Stated exercise:
Return the material below in full and exactly.

Data provided:
-- Start --
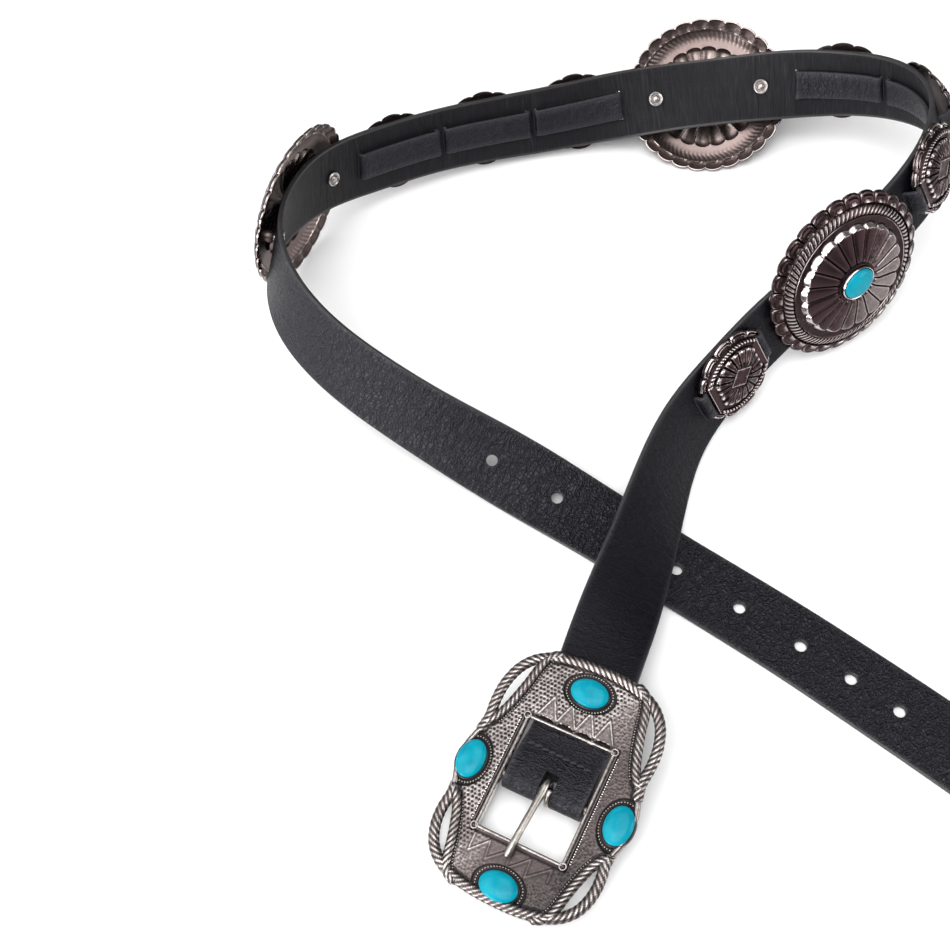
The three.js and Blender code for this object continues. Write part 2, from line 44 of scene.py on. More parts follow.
# ------------------------------------------------------------------ the route
# The strap's centre line as it lies, every 25 mm from the buckle's bar, and
# the angle of its width from level (the same table as the solid model's).
PITCH = 25.0
PATH = np.array([
    [17.8, -127.3, 6.0, -5], [29.8, -105.5, 9.5, -5], [39.8, -82.7, 12.3, -3],
    [49.6, -59.7, 13.4, 18], [59.0, -36.6, 13.3, 35], [67.8, -13.2, 12.3, 46],
    [78.6, 9.3, 12.6, 56], [94.3, 28.4, 16.2, 63], [112.1, 45.0, 21.6, 65],
    [131.2, 59.5, 28.5, 69], [150.7, 73.1, 36.3, 68], [168.9, 88.7, 43.3, 64],
    [182.7, 109.0, 47.2, 62], [186.6, 133.3, 45.1, 71], [176.4, 154.4, 37.6, 91],
    [156.6, 166.8, 30.5, 110], [132.9, 171.8, 25.9, 132], [108.2, 173.0, 22.6, 145],
    [83.3, 172.0, 20.6, 140], [58.4, 170.3, 17.8, 123], [33.7, 166.5, 16.3, 115],
    [9.5, 160.6, 17.5, 110], [-14.1, 152.6, 19.4, 108], [-36.2, 141.3, 22.4, 106],
    [-55.0, 125.5, 28.4, 97], [-68.1, 104.8, 33.4, 84], [-72.8, 80.7, 36.8, 74],
    [-67.4, 56.5, 36.4, 66], [-53.0, 36.5, 32.2, 62], [-34.0, 21.5, 25.9, 59],
    [-13.5, 9.7, 18.0, 53], [7.6, -1.2, 10.2, 36], [28.5, -13.7, 4.9, 15],
    [48.9, -28.0, 2.3, 4], [68.8, -43.1, 1.3, 0], [88.5, -58.5, 1.0, 0],
    [107.9, -74.2, 1.0, 0], [126.9, -90.5, 1.0, 0], [145.7, -107.0, 1.0, 0],
    [164.3, -123.7, 1.0, 0], [182.9, -140.3, 1.0, 0]], float)
SHIFT = np.array([-58.3994, -17.3141, 0.0311])     # to the object's own origin
STRAP_W, STRAP_T, TAIL_END, TAIL_ROUND = 28.0, 2.0, 985.0, 14.0
HOLE_R = 2.1
HOLES = [773.6, 801.3, 827.4, 851.7, 877.5, 902.0, 921.8, 940.5]
CONCHOS = [("small", 178.0), ("large", 236.0), ("small", 291.5), ("small", 332.0),
           ("small", 372.5), ("large", 428.0), ("small", 483.5), ("small", 524.0),
           ("small", 564.4), ("large", 620.0)]
GAP = 0.3


def second_derivatives(v):
    n = len(v)
    a = np.zeros((n, n)); r = np.zeros(n)
    a[0, 0] = a[-1, -1] = 1.0
    for i in range(1, n - 1):
        a[i, i - 1:i + 2] = (1, 4, 1)
        r[i] = 6 * (v[i + 1] - 2 * v[i] + v[i - 1])
    return np.linalg.solve(a, r)


TRACK = [(PATH[:, k], second_derivatives(PATH[:, k])) for k in range(4)]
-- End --
Result for this task:
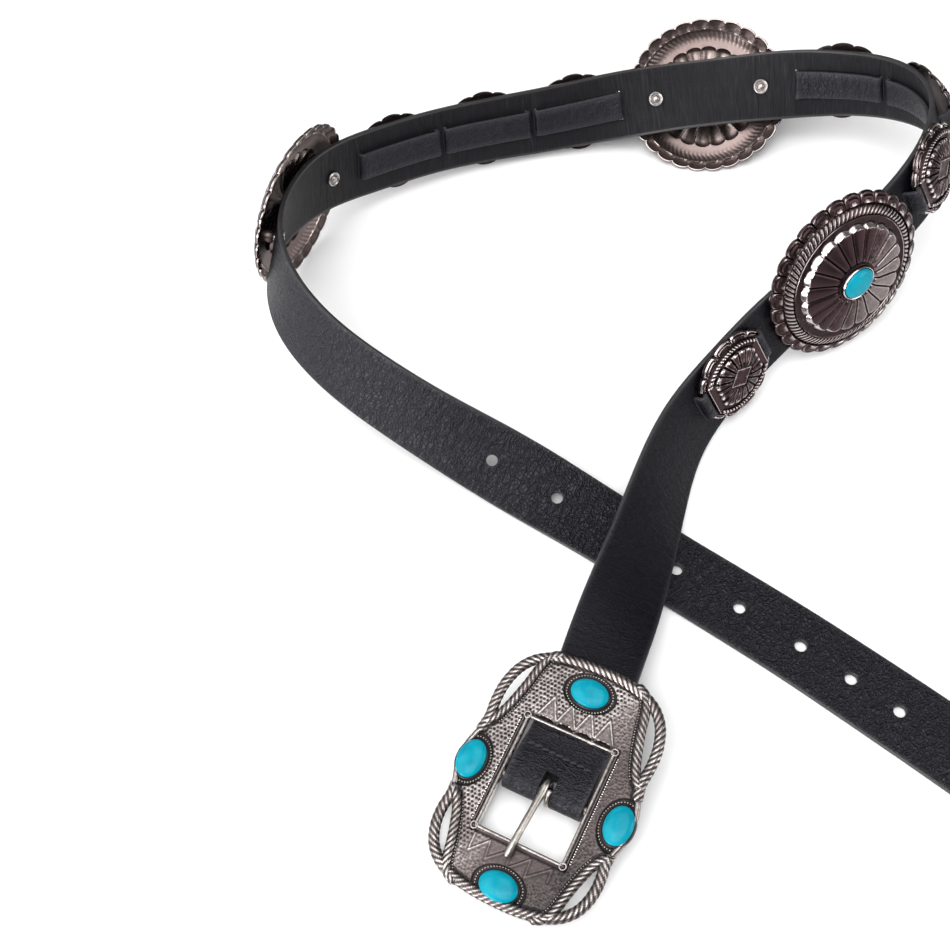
The three.js and Blender code for this object continues. Write part 2, from line 44 of scene.py on. More parts follow.
# ------------------------------------------------------------------ the route
# The strap's centre line as it lies, every 25 mm from the buckle's bar, and
# the angle of its width from level (the same table as the solid model's).
PITCH = 25.0
PATH = np.array([
    [17.8, -127.3, 6.0, -5], [29.8, -105.5, 9.5, -5], [39.8, -82.7, 12.3, -3],
    [49.6, -59.7, 13.4, 18], [59.0, -36.6, 13.3, 35], [67.8, -13.2, 12.3, 46],
    [78.6, 9.3, 12.6, 56], [94.3, 28.4, 16.2, 63], [112.1, 45.0, 21.6, 65],
    [131.2, 59.5, 28.5, 69], [150.7, 73.1, 36.3, 68], [168.9, 88.7, 43.3, 64],
    [182.7, 109.0, 47.2, 62], [186.6, 133.3, 45.1, 71], [176.4, 154.4, 37.6, 91],
    [156.6, 166.8, 30.5, 110], [132.9, 171.8, 25.9, 132], [108.2, 173.0, 22.6, 145],
    [83.3, 172.0, 20.6, 140], [58.4, 170.3, 17.8, 123], [33.7, 166.5, 16.3, 115],
    [9.5, 160.6, 17.5, 110], [-14.1, 152.6, 19.4, 108], [-36.2, 141.3, 22.4, 106],
    [-55.0, 125.5, 28.4, 97], [-68.1, 104.8, 33.4, 84], [-72.8, 80.7, 36.8, 74],
    [-67.4, 56.5, 36.4, 66], [-53.0, 36.5, 32.2, 62], [-34.0, 21.5, 25.9, 59],
    [-13.5, 9.7, 18.0, 53], [7.6, -1.2, 10.2, 36], [28.5, -13.7, 4.9, 15],
    [48.9, -28.0, 2.3, 4], [68.8, -43.1, 1.3, 0], [88.5, -58.5, 1.0, 0],
    [107.9, -74.2, 1.0, 0], [126.9, -90.5, 1.0, 0], [145.7, -107.0, 1.0, 0],
    [164.3, -123.7, 1.0, 0], [182.9, -140.3, 1.0, 0]], float)
SHIFT = np.array([-58.3994, -17.3141, 0.0311])     # to the object's own origin
STRAP_W, STRAP_T, TAIL_END, TAIL_ROUND = 28.0, 2.0, 985.0, 14.0
HOLE_R = 2.1
HOLES = [773.6, 801.3, 827.4, 851.7, 877.5, 902.0, 921.8, 940.5]
CONCHOS = [("small", 178.0), ("large", 236.0), ("small", 291.5), ("small", 332.0),
           ("small", 372.5), ("large", 428.0), ("small", 483.5), ("small", 524.0),
           ("small", 564.4), ("large", 620.0)]
GAP = 0.3


def second_derivatives(v):
    n = len(v)
    a = np.zeros((n, n)); r = np.zeros(n)
    a[0, 0] = a[-1, -1] = 1.0
    for i in range(1, n - 1):
        a[i, i - 1:i + 2] = (1, 4, 1)
        r[i] = 6 * (v[i + 1] - 2 * v[i] + v[i - 1])
    return np.linalg.solve(a, r)


TRACK = [(PATH[:, k], second_derivatives(PATH[:, k])) for k in range(4)]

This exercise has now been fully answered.